Collected data >>

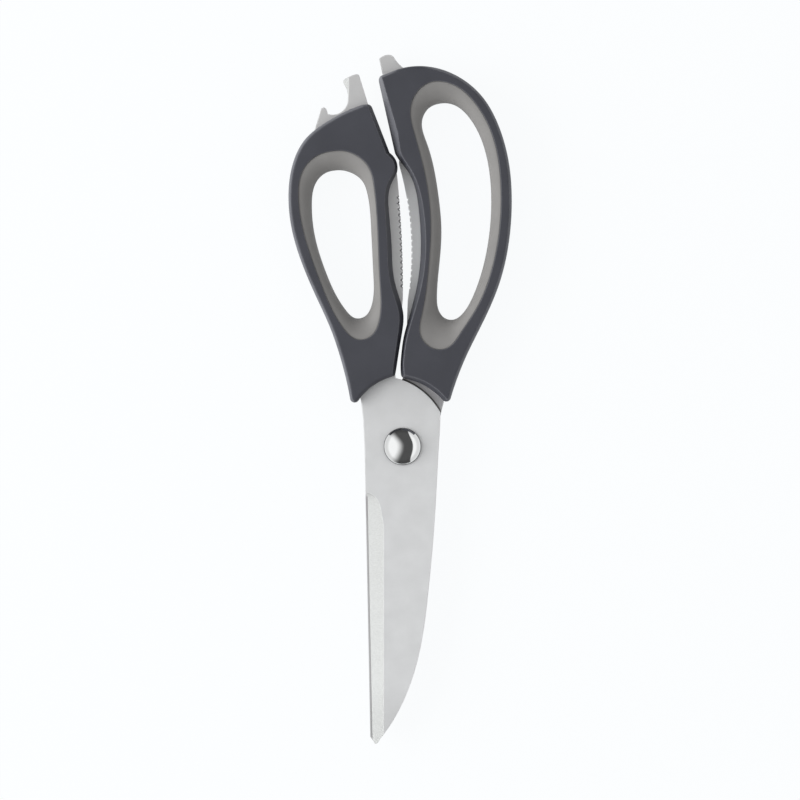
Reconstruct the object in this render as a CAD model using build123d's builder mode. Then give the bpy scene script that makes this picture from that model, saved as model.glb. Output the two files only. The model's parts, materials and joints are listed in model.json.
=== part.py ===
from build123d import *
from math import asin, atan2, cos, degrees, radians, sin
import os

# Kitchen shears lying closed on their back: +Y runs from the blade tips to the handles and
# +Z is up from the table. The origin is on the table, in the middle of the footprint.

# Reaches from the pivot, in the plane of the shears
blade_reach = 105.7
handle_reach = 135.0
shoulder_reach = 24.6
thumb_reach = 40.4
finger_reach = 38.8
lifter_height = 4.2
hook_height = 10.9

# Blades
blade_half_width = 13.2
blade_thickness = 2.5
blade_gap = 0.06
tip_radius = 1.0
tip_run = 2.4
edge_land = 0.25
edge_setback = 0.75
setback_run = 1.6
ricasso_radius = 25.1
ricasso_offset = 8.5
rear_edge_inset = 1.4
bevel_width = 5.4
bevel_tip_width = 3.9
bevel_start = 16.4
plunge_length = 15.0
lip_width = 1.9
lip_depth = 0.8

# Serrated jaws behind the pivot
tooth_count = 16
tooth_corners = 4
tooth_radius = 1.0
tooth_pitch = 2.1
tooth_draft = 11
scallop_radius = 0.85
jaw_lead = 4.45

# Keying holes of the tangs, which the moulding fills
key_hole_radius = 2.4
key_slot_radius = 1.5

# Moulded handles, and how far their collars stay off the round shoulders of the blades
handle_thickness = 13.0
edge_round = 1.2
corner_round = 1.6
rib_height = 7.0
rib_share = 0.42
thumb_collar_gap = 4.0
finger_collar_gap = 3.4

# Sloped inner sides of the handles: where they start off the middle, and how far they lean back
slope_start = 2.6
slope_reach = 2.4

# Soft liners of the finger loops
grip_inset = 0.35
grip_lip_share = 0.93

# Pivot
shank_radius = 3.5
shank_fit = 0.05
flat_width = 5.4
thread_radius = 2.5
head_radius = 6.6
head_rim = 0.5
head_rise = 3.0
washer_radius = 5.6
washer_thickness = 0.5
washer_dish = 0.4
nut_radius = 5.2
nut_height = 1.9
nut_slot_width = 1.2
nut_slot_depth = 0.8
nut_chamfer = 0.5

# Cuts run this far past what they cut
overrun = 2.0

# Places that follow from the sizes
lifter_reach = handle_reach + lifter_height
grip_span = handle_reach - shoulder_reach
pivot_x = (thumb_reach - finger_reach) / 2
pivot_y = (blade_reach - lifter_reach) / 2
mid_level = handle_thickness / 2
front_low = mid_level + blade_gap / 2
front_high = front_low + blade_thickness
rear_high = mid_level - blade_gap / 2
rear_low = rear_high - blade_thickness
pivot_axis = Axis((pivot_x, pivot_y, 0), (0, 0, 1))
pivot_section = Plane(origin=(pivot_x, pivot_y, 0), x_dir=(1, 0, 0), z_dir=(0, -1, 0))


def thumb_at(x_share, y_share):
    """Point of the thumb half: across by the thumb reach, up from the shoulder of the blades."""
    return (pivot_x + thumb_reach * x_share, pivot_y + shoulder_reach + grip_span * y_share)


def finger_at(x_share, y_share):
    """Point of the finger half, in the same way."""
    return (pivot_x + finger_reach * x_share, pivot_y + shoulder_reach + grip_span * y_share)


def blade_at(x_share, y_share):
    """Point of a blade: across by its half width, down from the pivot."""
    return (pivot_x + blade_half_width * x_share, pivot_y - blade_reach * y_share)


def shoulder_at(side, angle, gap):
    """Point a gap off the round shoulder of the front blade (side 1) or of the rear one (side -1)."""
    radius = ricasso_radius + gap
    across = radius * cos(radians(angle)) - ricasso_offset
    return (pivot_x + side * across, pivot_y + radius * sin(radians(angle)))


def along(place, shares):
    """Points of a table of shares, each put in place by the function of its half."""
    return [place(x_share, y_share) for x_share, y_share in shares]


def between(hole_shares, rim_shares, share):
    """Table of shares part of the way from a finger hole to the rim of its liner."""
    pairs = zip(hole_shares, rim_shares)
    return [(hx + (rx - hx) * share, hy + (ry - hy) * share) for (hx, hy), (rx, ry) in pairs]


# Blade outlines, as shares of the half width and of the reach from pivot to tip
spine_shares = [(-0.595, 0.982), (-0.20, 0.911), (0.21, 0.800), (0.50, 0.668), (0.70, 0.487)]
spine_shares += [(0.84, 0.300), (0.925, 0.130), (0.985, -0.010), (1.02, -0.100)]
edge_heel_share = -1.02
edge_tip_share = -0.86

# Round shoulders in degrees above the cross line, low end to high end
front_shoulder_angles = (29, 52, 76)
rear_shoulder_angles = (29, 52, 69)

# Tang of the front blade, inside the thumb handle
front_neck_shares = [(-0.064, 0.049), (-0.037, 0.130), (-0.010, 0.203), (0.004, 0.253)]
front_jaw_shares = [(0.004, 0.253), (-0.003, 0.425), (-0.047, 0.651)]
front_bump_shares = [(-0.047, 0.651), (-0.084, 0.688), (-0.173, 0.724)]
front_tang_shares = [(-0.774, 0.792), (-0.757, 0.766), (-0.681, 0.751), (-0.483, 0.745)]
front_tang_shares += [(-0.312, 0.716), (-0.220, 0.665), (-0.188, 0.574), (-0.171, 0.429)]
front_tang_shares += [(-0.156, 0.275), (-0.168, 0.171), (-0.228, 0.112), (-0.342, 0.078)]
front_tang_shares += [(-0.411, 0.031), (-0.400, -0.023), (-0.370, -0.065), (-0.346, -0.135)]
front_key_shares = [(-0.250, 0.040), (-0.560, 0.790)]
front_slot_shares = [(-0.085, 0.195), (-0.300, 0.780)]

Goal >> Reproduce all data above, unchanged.

Right answer >>
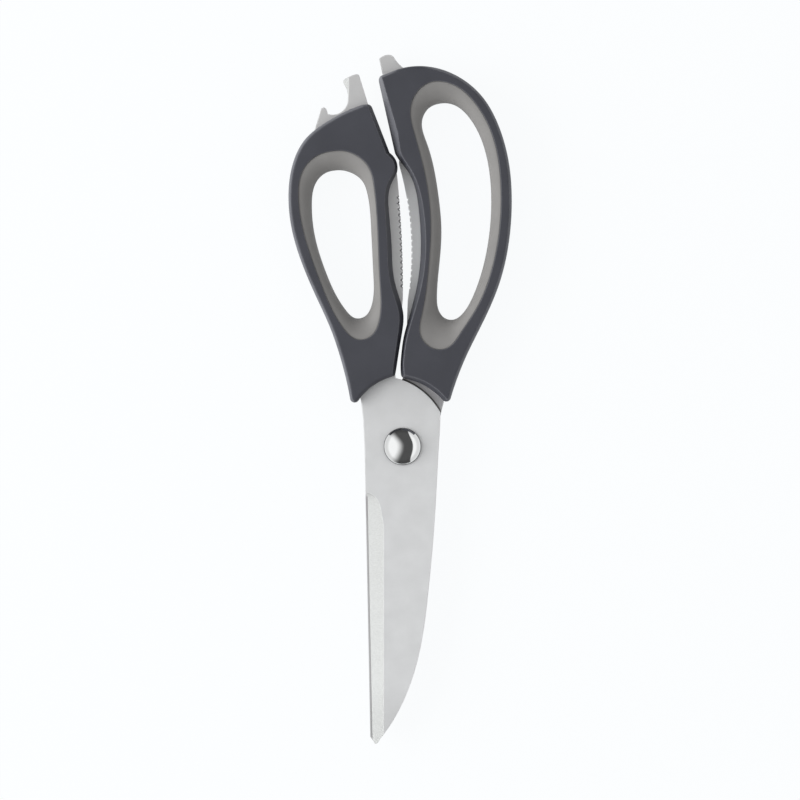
Reconstruct the object in this render as a CAD model using build123d's builder mode. Then give the bpy scene script that makes this picture from that model, saved as model.glb. Output the two files only. The model's parts, materials and joints are listed in model.json.
=== part.py ===
from build123d import *
from math import asin, atan2, cos, degrees, radians, sin
import os

# Kitchen shears lying closed on their back: +Y runs from the blade tips to the handles and
# +Z is up from the table. The origin is on the table, in the middle of the footprint.

# Reaches from the pivot, in the plane of the shears
blade_reach = 105.7
handle_reach = 135.0
shoulder_reach = 24.6
thumb_reach = 40.4
finger_reach = 38.8
lifter_height = 4.2
hook_height = 10.9

# Blades
blade_half_width = 13.2
blade_thickness = 2.5
blade_gap = 0.06
tip_radius = 1.0
tip_run = 2.4
edge_land = 0.25
edge_setback = 0.75
setback_run = 1.6
ricasso_radius = 25.1
ricasso_offset = 8.5
rear_edge_inset = 1.4
bevel_width = 5.4
bevel_tip_width = 3.9
bevel_start = 16.4
plunge_length = 15.0
lip_width = 1.9
lip_depth = 0.8

# Serrated jaws behind the pivot
tooth_count = 16
tooth_corners = 4
tooth_radius = 1.0
tooth_pitch = 2.1
tooth_draft = 11
scallop_radius = 0.85
jaw_lead = 4.45

# Keying holes of the tangs, which the moulding fills
key_hole_radius = 2.4
key_slot_radius = 1.5

# Moulded handles, and how far their collars stay off the round shoulders of the blades
handle_thickness = 13.0
edge_round = 1.2
corner_round = 1.6
rib_height = 7.0
rib_share = 0.42
thumb_collar_gap = 4.0
finger_collar_gap = 3.4

# Sloped inner sides of the handles: where they start off the middle, and how far they lean back
slope_start = 2.6
slope_reach = 2.4

# Soft liners of the finger loops
grip_inset = 0.35
grip_lip_share = 0.93

# Pivot
shank_radius = 3.5
shank_fit = 0.05
flat_width = 5.4
thread_radius = 2.5
head_radius = 6.6
head_rim = 0.5
head_rise = 3.0
washer_radius = 5.6
washer_thickness = 0.5
washer_dish = 0.4
nut_radius = 5.2
nut_height = 1.9
nut_slot_width = 1.2
nut_slot_depth = 0.8
nut_chamfer = 0.5

# Cuts run this far past what they cut
overrun = 2.0

# Places that follow from the sizes
lifter_reach = handle_reach + lifter_height
grip_span = handle_reach - shoulder_reach
pivot_x = (thumb_reach - finger_reach) / 2
pivot_y = (blade_reach - lifter_reach) / 2
mid_level = handle_thickness / 2
front_low = mid_level + blade_gap / 2
front_high = front_low + blade_thickness
rear_high = mid_level - blade_gap / 2
rear_low = rear_high - blade_thickness
pivot_axis = Axis((pivot_x, pivot_y, 0), (0, 0, 1))
pivot_section = Plane(origin=(pivot_x, pivot_y, 0), x_dir=(1, 0, 0), z_dir=(0, -1, 0))


def thumb_at(x_share, y_share):
    """Point of the thumb half: across by the thumb reach, up from the shoulder of the blades."""
    return (pivot_x + thumb_reach * x_share, pivot_y + shoulder_reach + grip_span * y_share)


def finger_at(x_share, y_share):
    """Point of the finger half, in the same way."""
    return (pivot_x + finger_reach * x_share, pivot_y + shoulder_reach + grip_span * y_share)


def blade_at(x_share, y_share):
    """Point of a blade: across by its half width, down from the pivot."""
    return (pivot_x + blade_half_width * x_share, pivot_y - blade_reach * y_share)


def shoulder_at(side, angle, gap):
    """Point a gap off the round shoulder of the front blade (side 1) or of the rear one (side -1)."""
    radius = ricasso_radius + gap
    across = radius * cos(radians(angle)) - ricasso_offset
    return (pivot_x + side * across, pivot_y + radius * sin(radians(angle)))


def along(place, shares):
    """Points of a table of shares, each put in place by the function of its half."""
    return [place(x_share, y_share) for x_share, y_share in shares]


def between(hole_shares, rim_shares, share):
    """Table of shares part of the way from a finger hole to the rim of its liner."""
    pairs = zip(hole_shares, rim_shares)
    return [(hx + (rx - hx) * share, hy + (ry - hy) * share) for (hx, hy), (rx, ry) in pairs]


# Blade outlines, as shares of the half width and of the reach from pivot to tip
spine_shares = [(-0.595, 0.982), (-0.20, 0.911), (0.21, 0.800), (0.50, 0.668), (0.70, 0.487)]
spine_shares += [(0.84, 0.300), (0.925, 0.130), (0.985, -0.010), (1.02, -0.100)]
edge_heel_share = -1.02
edge_tip_share = -0.86

# Round shoulders in degrees above the cross line, low end to high end
front_shoulder_angles = (29, 52, 76)
rear_shoulder_angles = (29, 52, 69)

# Tang of the front blade, inside the thumb handle
front_neck_shares = [(-0.064, 0.049), (-0.037, 0.130), (-0.010, 0.203), (0.004, 0.253)]
front_jaw_shares = [(0.004, 0.253), (-0.003, 0.425), (-0.047, 0.651)]
front_bump_shares = [(-0.047, 0.651), (-0.084, 0.688), (-0.173, 0.724)]
front_tang_shares = [(-0.774, 0.792), (-0.757, 0.766), (-0.681, 0.751), (-0.483, 0.745)]
front_tang_shares += [(-0.312, 0.716), (-0.220, 0.665), (-0.188, 0.574), (-0.171, 0.429)]
front_tang_shares += [(-0.156, 0.275), (-0.168, 0.171), (-0.228, 0.112), (-0.342, 0.078)]
front_tang_shares += [(-0.411, 0.031), (-0.400, -0.023), (-0.370, -0.065), (-0.346, -0.135)]
front_key_shares = [(-0.250, 0.040), (-0.560, 0.790)]
front_slot_shares = [(-0.085, 0.195), (-0.300, 0.780)]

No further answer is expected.